(begin)
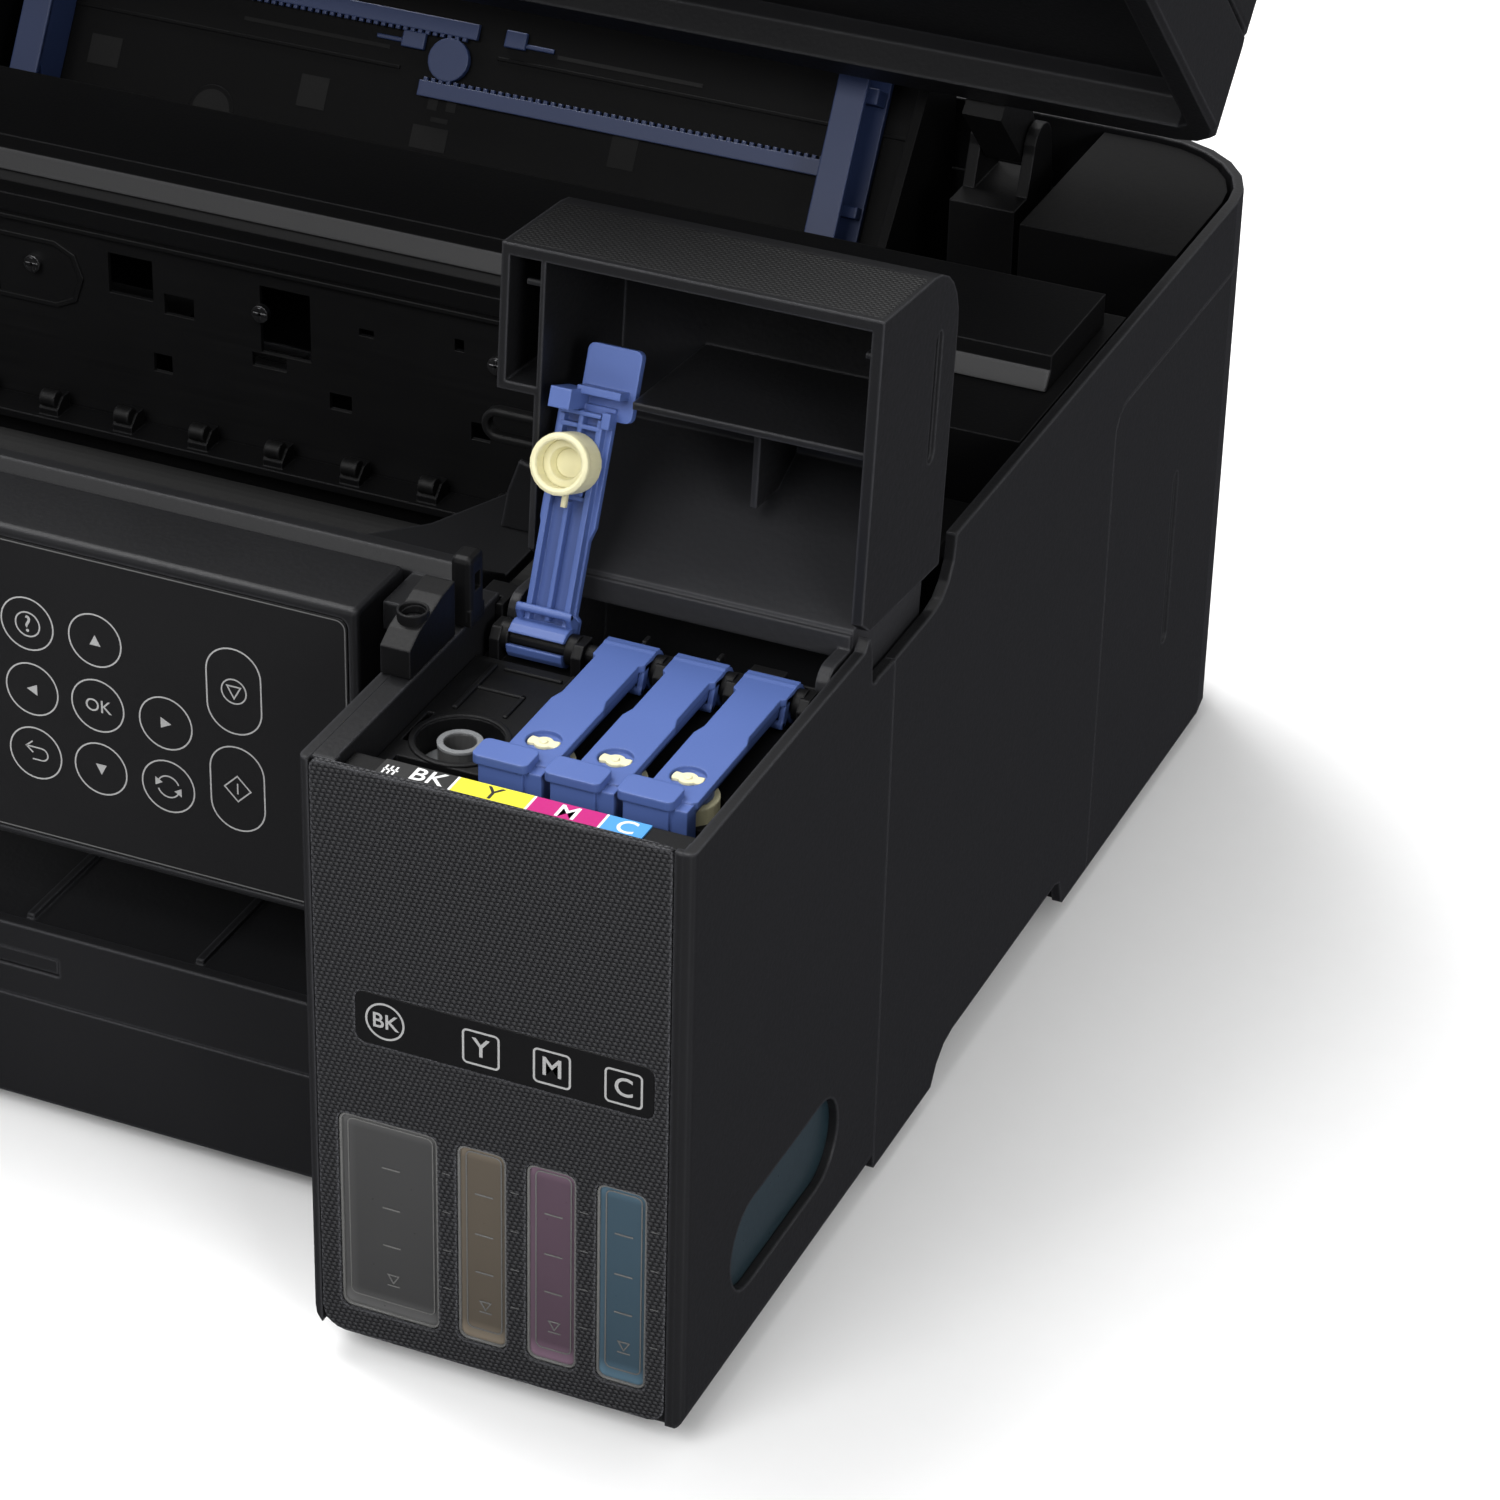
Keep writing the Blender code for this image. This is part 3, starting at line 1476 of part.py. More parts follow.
def sockets():
    inlet = box("power_inlet", (-141.0, -111.0), (HALF_D - 24.0, HALF_D - 0.8), (8.3, 43.0), DARK)
    cut(
        inlet,
        outline(
            "inlet_mouth",
            "Y",
            rounded((-135.0, -117.0), (24.0, 36.0), 3.0, 3),
            HALF_D - 16,
            HALF_D + 5,
            None,
            True,
        ),
    )
    below = box("inlet_step", (-150.0, -100.0), (HALF_D - 3.2, HALF_D + 5), (0, 18.8), None, True)
    cut(inlet, below)
    port = box("data_port", (-95.0, -79.0), (HALF_D - 20.0, HALF_D - 0.8), (8.3, 35.0), METAL)
    cut(
        port,
        box("port_mouth", (-91.0, -83.0), (HALF_D - 12, HALF_D + 5), (21.0, 31.0), None, True),
        box("port_step", (-100.0, -70.0), (HALF_D - 3.2, HALF_D + 5), (0, 18.8), None, True),
    )
    return inlet, port


# Scanner unit, modelled closed


def scanner_plan(inset):
    r = 12.0
    pts = [(-HALF_W + inset, SCAN_FRONT + inset), (SCAN_NOTCH_X - inset, SCAN_FRONT + inset)]
    pts += [(SCAN_NOTCH_X - inset, SCAN_NOTCH_Y + inset), (HALF_W - inset, SCAN_NOTCH_Y + inset)]
    for cx, cy, start in (
        (HALF_W - inset - r, SCAN_REAR - inset - r, 0),
        (-HALF_W + inset + r, SCAN_REAR - inset - r, 90),
    ):
        for i in range(4):
            a = math.radians(start + 30 * i)
            pts.append((cx + r * math.cos(a), cy + r * math.sin(a)))
    return pts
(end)
Your goal:
Print the whole listing exactly as it is.

Solution below:
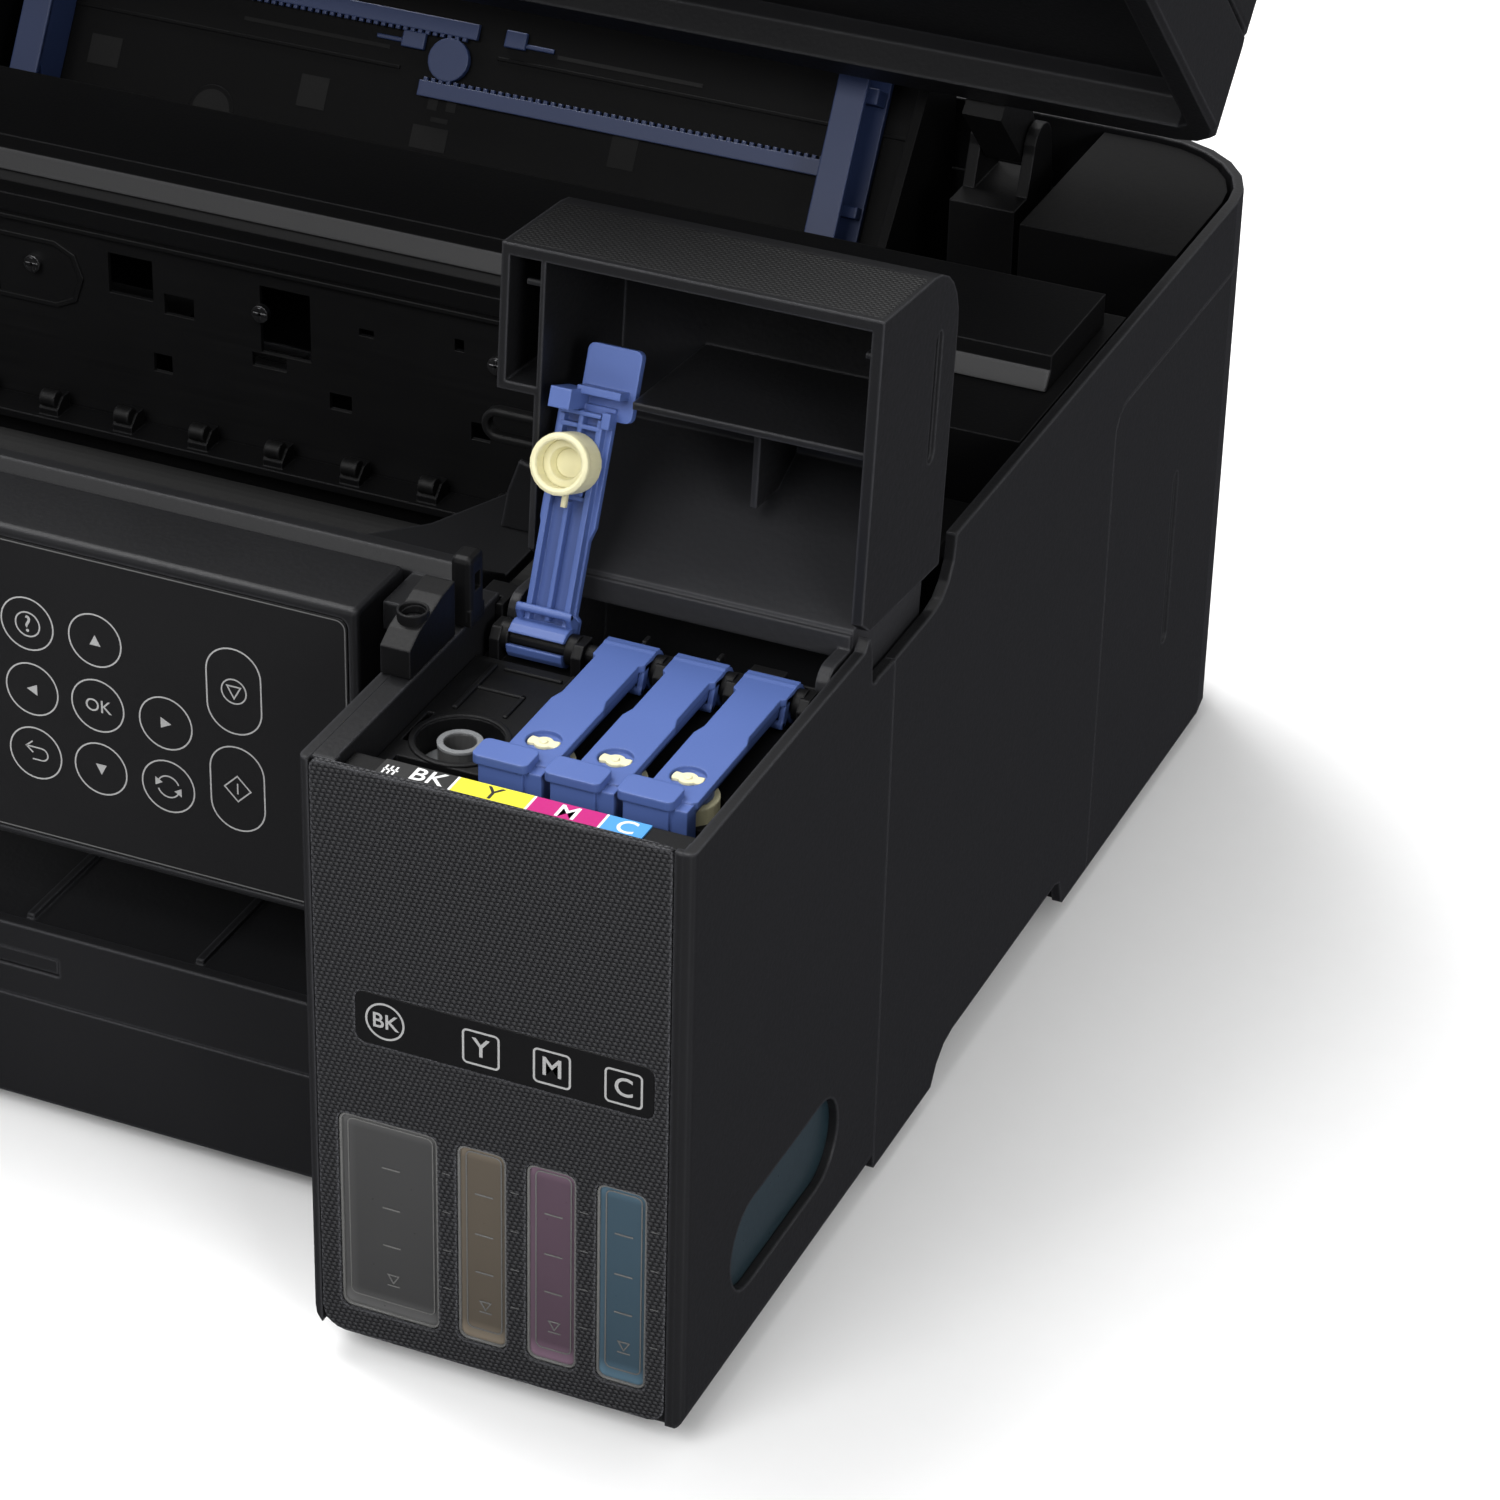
Keep writing the Blender code for this image. This is part 3, starting at line 1476 of part.py. More parts follow.
def sockets():
    inlet = box("power_inlet", (-141.0, -111.0), (HALF_D - 24.0, HALF_D - 0.8), (8.3, 43.0), DARK)
    cut(
        inlet,
        outline(
            "inlet_mouth",
            "Y",
            rounded((-135.0, -117.0), (24.0, 36.0), 3.0, 3),
            HALF_D - 16,
            HALF_D + 5,
            None,
            True,
        ),
    )
    below = box("inlet_step", (-150.0, -100.0), (HALF_D - 3.2, HALF_D + 5), (0, 18.8), None, True)
    cut(inlet, below)
    port = box("data_port", (-95.0, -79.0), (HALF_D - 20.0, HALF_D - 0.8), (8.3, 35.0), METAL)
    cut(
        port,
        box("port_mouth", (-91.0, -83.0), (HALF_D - 12, HALF_D + 5), (21.0, 31.0), None, True),
        box("port_step", (-100.0, -70.0), (HALF_D - 3.2, HALF_D + 5), (0, 18.8), None, True),
    )
    return inlet, port


# Scanner unit, modelled closed


def scanner_plan(inset):
    r = 12.0
    pts = [(-HALF_W + inset, SCAN_FRONT + inset), (SCAN_NOTCH_X - inset, SCAN_FRONT + inset)]
    pts += [(SCAN_NOTCH_X - inset, SCAN_NOTCH_Y + inset), (HALF_W - inset, SCAN_NOTCH_Y + inset)]
    for cx, cy, start in (
        (HALF_W - inset - r, SCAN_REAR - inset - r, 0),
        (-HALF_W + inset + r, SCAN_REAR - inset - r, 90),
    ):
        for i in range(4):
            a = math.radians(start + 30 * i)
            pts.append((cx + r * math.cos(a), cy + r * math.sin(a)))
    return pts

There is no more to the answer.